Pushing the Limits of Inverse Lithography with Generative Reinforcement Learning
Haoyu Yang, Haoxing Ren
TL;DR
This work rethinks inverse lithography by treating mask synthesis as conditional sampling and training a style-aware generator to propose multiple design-conditioned masks. Through a two-stage process—generative pre-training and reinforcement finetuning with Group Relative Policy Optimization—the sampler learns a posterior over masks that accelerates ILT refinement and helps escape non-convex traps. Empirical results on LithoBench and ICCAD13 show state-of-the-art or competitive EPE with significant throughput improvements, including robust performance at 3 nm and substantial speedups. The framework generalizes to arbitrary sizes, integrates with existing ILT pipelines, and supports flexible multi-objective rewards, offering a scalable path toward practical, high-quality lithography mask synthesis.
Abstract
Inverse lithography (ILT) is critical for modern semiconductor manufacturing but suffers from highly non-convex objectives that often trap optimization in poor local minima. Generative AI has been explored to warm-start ILT, yet most approaches train deterministic image-to-image translators to mimic sub-optimal datasets, providing limited guidance for escaping non-convex traps during refinement. We reformulate mask synthesis as conditional sampling: a generator learns a distribution over masks conditioned on the design and proposes multiple candidates. The generator is first pretrained with WGAN plus a reconstruction loss, then fine-tuned using Group Relative Policy Optimization (GRPO) with an ILT-guided imitation loss. At inference, we sample a small batch of masks, run fast batched ILT refinement, evaluate lithography metrics (e.g., EPE, process window), and select the best candidate.
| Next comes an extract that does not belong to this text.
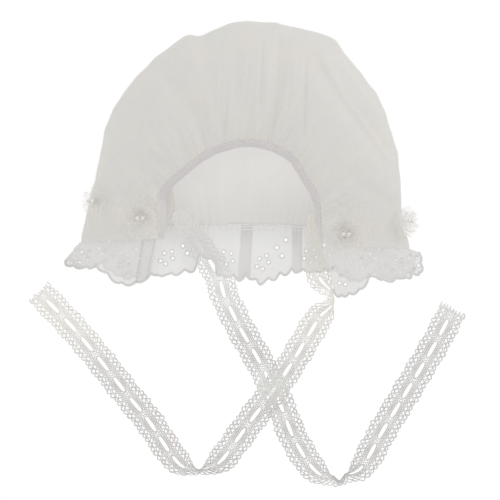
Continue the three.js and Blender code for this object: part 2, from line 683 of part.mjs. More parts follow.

On \texttt{LithoBench} dataset, the proposed hybrid framework reduces EPE violations under a 3\,nm tolerance and roughly doubles throughput versus a strong numerical ILT baseline, while improving final mask quality. We also present over 20\% EPE improvement on \texttt{ICCAD13} contest cases with 3$\times$ speedup over the SOTA numerical ILT solver. By learning to propose ILT-friendly initializations, our approach mitigates non-convexity and advances beyond what traditional solvers or GenAI can achieve.